The Case for Remakes
Oh, no.
How did this happen?
As you may have noticed, I've been on a Woody Allen kick lately. Whenever I tell people this, their inevitable response is a variation of, "How great was Annie Hall?"
When I tell them that I haven't seen it, the first reaction is shock; the next is kind of an envious endorsement of the Oscar-winning classic: how wonderful it will be, they say, for me to watch it at an age when I'll be fully able to appreciate it (as opposed to, I guess, being exposed to the movie young and having to grow into it--or something).
Having just seen the film, I can safely say that it's my least favorite Woody Allen movie. But that's just a matter of really liking it versus being in love with it. I can only assume that, for the time, it must have been a groundbreaking film in terms of narrative structure, breaking the fourth wall, and introducing the world to Allen's brand of bitterly funny emotional truth. But I made the mistake of watching Manhattan first, a film he made two years later in which he improved a lot of the elements he'd sketched out here.
About three-quarters of Annie Hall is fantastic. Allen opens the film, playing standup comic Alvy Singer. He explains to the audience that Groucho Marx's famous line about not wanting to belong to any club that would have him as a member is the best way to describe his relationships. As he jumps back and forth in his life story, we see glimpses of a girl he laments breaking up with, Annie Hall (Diane Keaton). Allen and co-writer Marshall Brickman pepper flashbacks of Alvy's tortured grade-school days with touching snippets of Alvy and Annie wrangling rogue lobsters in a kitchen, or meeting for the first time during a game of doubles tennis.
Annie is a ditzy free spirit who dreams of being a singer; Alvy is a neurotic, two-time divorcé who rebels against an intellectual class he can't seem to cop to being part of. Together, they support each other and live a cozy, un-challenging life of people-watching and going to movies. Over time, Annie decides she wants more, and begins seeing a famous musician named Tony Lacey (Paul Simon). Alvy tries half-heartedly to convince her to come back to him, but it's clear that Annie has moved on to a life of socializing and being active outside of her own head.
I loved the non-linear portions of the film. By seeing the Alvy/Annie story unfold out of order and interspersed with scenes from Alvy's first marriage and a couple of failed relationships in between, we avoid the movie's central problem until about the last half-hour: the movie is about a couple casually coming together, casually doing nothing, and then casually drifting apart. These scenes are fairly realistic, wonderfully acted, and intermittently funny. But in the end, when Alvy shrugs and re-iterates his Groucho philosophy, I was unsatisfied.
Alvy clearly thought he loved Annie, and Annie clearly owed a lot to Alvy's brazenness and kooky, brilliant mind. But she grew up and moved on, and Alvy didnt'--and it's unclear if she meant as much to him as he did to her. The story concludes with a "Guess I'll Try Again Next Time" vibe, and I got the feeling the movie could have just as well been about any of the exes in the picture. Alvy is the same guy at the beginning of the film as he is at the end, and all he has to show for his troubles is a play that he wrote about his most recent failed relationship. I'm not saying Alvy has to be sympathetic, but we should at least have a reason to care about the story he's just spend nearly two hours recounting.

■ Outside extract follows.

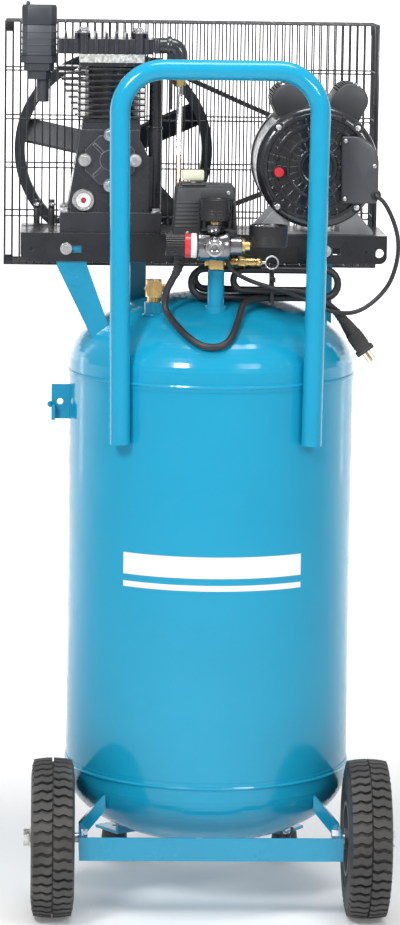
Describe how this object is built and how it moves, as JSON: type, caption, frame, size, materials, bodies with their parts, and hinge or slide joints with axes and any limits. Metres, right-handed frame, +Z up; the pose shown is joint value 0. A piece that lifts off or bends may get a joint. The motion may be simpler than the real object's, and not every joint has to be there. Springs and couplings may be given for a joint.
{
  "type": "vertical tank air compressor",
  "caption": "Upright wheeled air tank with a belt-driven piston pump, electric motor, caged belt guard, pressure switch, regulator and push handle.",
  "frame": {"origin": "middle of the object's footprint on the floor, with the mains cord left out", "axes": "+Z up; -Y is the front with the handle, wheels and controls; +X is the motor's side and -X the pump's side"},
  "size_m": [0.633, 0.567, 1.443],
  "materials": {
    "blue_enamel": "gloss",
    "black_paint": "satin",
    "zinc": "satin",
    "rubber": "matte",
    "tyre_rubber": "matte",
    "rim_paint": "satin",
    "pump_iron": "satin",
    "flywheel_iron": "satin",
    "machined_steel": "satin",
    "aluminium": "satin",
    "black_plastic": "matte",
    "cream_plastic": "matte",
    "regulator_cast": "satin",
    "chrome": "polished",
    "brass": "satin",
    "copper": "satin",
    "motor_paint": "satin",
    "red_plastic": "gloss",
    "belt_rubber": "matte",
    "cord_jacket": "satin"
  },
  "bodies": {
    "frame": {"tank_shell": "blue_enamel", "top_head": "blue_enamel", "bottom_head": "blue_enamel", "handle_tube": "blue_enamel", "axle_bracket": "blue_enamel", "rear_legs": "blue_enamel", "platform_struts": "blue_enamel", "platform_deck": "black_paint", "guard_front": "black_paint", "guard_rear": "black_paint", "breather_tube": "black_paint", "discharge_elbow": "black_paint", "axle_bolts": "zinc", "m8_bolts": "zinc", "drain_valve": "zinc", "rubber_feet": "rubber", "crankcase": "pump_iron", "front_cover": "pump_iron", "cylinder_block": "pump_iron", "cylinder_head": "pump_iron", "discharge_tube": "machined_steel", "valve_plate": "aluminium", "piston": "aluminium", "switch_base": "black_plastic", "switch_cover": "black_plastic", "filter_base": "black_plastic", "filter_cover": "black_plastic", "gauge_cases": "black_plastic", "regulator_body": "regulator_cast", "outlet_coupler": "chrome", "sight_glass": "chrome", "brass_fittings": "brass", "manifold": "brass", "safety_valve": "brass", "copper_tube": "copper", "stator": "copper", "motor_shell": "motor_paint", "motor_bells": "motor_paint", "motor_covers": "motor_paint", "v_belt": "belt_rubber", "power_cord": "cord_jacket", "cord_hank": "cord_jacket", "plug": "cord_jacket", "motor_lead": "cord_jacket"},
    "crank": {"crankshaft": "machined_steel", "flywheel": "flywheel_iron"},
    "rod": {"connecting_rod": "aluminium"},
    "motor_spindle": {"motor_rotor": "machined_steel", "motor_pulley": "flywheel_iron"},
    "left_wheel": {"left_tyre": "tyre_rubber", "left_rim": "rim_paint"},
    "right_wheel": {"right_tyre": "tyre_rubber", "right_rim": "rim_paint"},
    "knob": {"regulator_knob": "black_plastic"},
    "switch_cap": {"on_off_cap": "cream_plastic"},
    "reset": {"reset_button": "red_plastic"},
    "tank_pointer": {"tank_needle": "red_plastic"},
    "outlet_pointer": {"outlet_needle": "red_plastic"},
    "relief_ring": {"safety_ring": "zinc"},
    "drain_tap": {"drain_handle": "black_plastic"}
  },
  "joints": [
    {"name": "crank_spin", "type": "hinge", "parent": "frame", "child": "crank", "pos_m": [-0.1375, 0.2235, 1.196], "axis": [0, 1, 0], "continuous": true},
    {"name": "rod_big_end", "type": "hinge", "parent": "crank", "child": "rod", "pos_m": [-0.1375, 0.0135, 1.21], "axis": [0, 1, 0], "continuous": true},
    {"name": "motor_spin", "type": "hinge", "parent": "frame", "child": "motor_spindle", "pos_m": [0.1785, 0.2235, 1.191], "axis": [0, 1, 0], "continuous": true},
    {"name": "left_wheel_spin", "type": "hinge", "parent": "frame", "child": "left_wheel", "pos_m": [-0.2295, -0.1565, 0.127], "axis": [1, 0, 0], "continuous": true},
    {"name": "right_wheel_spin", "type": "hinge", "parent": "frame", "child": "right_wheel", "pos_m": [0.2705, -0.1565, 0.127], "axis": [1, 0, 0], "continuous": true},
    {"name": "knob_turn", "type": "hinge", "parent": "frame", "child": "knob", "pos_m": [-0.0475, -0.1765, 1.074], "axis": [1, 0, 0], "range_deg": [-540, 540]},
    {"name": "switch_press", "type": "slide", "parent": "frame", "child": "switch_cap", "axis": [0, 0, -1], "range_m": [0, 0.004]},
    {"name": "reset_press", "type": "slide", "parent": "frame", "child": "reset", "axis": [0, 1, 0], "range_m": [0, 0.003], "stiffness_N_per_m": 300},
    {"name": "tank_pointer_turn", "type": "hinge", "parent": "frame", "child": "tank_pointer", "pos_m": [0.0145, -0.1765, 1.14], "axis": [0, 0, -1], "range_deg": [0, 270]},
    {"name": "outlet_pointer_turn", "type": "hinge", "parent": "frame", "child": "outlet_pointer", "pos_m": [0.0975, -0.1765, 1.1], "axis": [0, 0, -1], "range_deg": [0, 270]},
    {"name": "relief_pull", "type": "slide", "parent": "frame", "child": "relief_ring", "axis": [1, 0, 0], "range_m": [0, 0.004], "stiffness_N_per_m": 800},
    {"name": "drain_turn", "type": "hinge", "parent": "frame", "child": "drain_tap", "pos_m": [0.1545, 0.0235, 0.09], "axis": [0, 0, 1], "range_deg": [0, 90]}
  ],
  "couplings": [
    {"joint": "rod_big_end", "follows": "crank_spin", "ratio": -1},
    {"joint": "motor_spin", "follows": "crank_spin", "ratio": 4.3472}
  ]
}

It's frustrating, because there's so much great stuff everywhere--except in the main attraction; as opposed to Manhattan, which placed the same actors in a not dissimilar relationship and added layers of complication and betrayal to create a far more compelling story. In that film, Allen's character falls for an interesting, crazy intellectual and dumps his loving, college-bound girlfriend--only to realize at the end that he'd been chasing a fantasy all along. If you could combine Annie Hall's rich, storytelling trickery with Manhattan's gorgeous cinematography and character development, you'd have the most powerful, honest romantic comedy of all time.
If you've never seen either Annie Hall or Manhattan, I recommend watching them back-to-back, in chronological order. I screwed myself by doing the reverse, and found disappointment at the end of an otherwise outstanding film.
Okay, as long as I'm confessing things here, I should mention that I didn't love everything about the first part of Annie Hall. The childhood flashbacks were annoying as hell. With the exception of highly trained professionals, children should never be allowed to deliver adult dialogue. In one of the scenes, several kids stand up and tell the audience what their future selves do for a living, and it's clear that none of them understands the words coming out of their mouths. The clipped, mumbled delivery kills the comedic effect. Similarly, the idea of Alvy's dinner-table reminiscences of his overtly Jewish upbringing was executed far more effectively in Crimes and Misdemeanors.
I'm very conflicted. On one hand, I can appreciate how much Annie Hall must have meant to a lot of people in 1977, and in the early years of Allen's journey into more serious subject matter. On the other, I can't help but think of this as a flawed version of his stronger films. Sadly, I lack Alvy Singer's perspective-altering ability to hop around my own life story.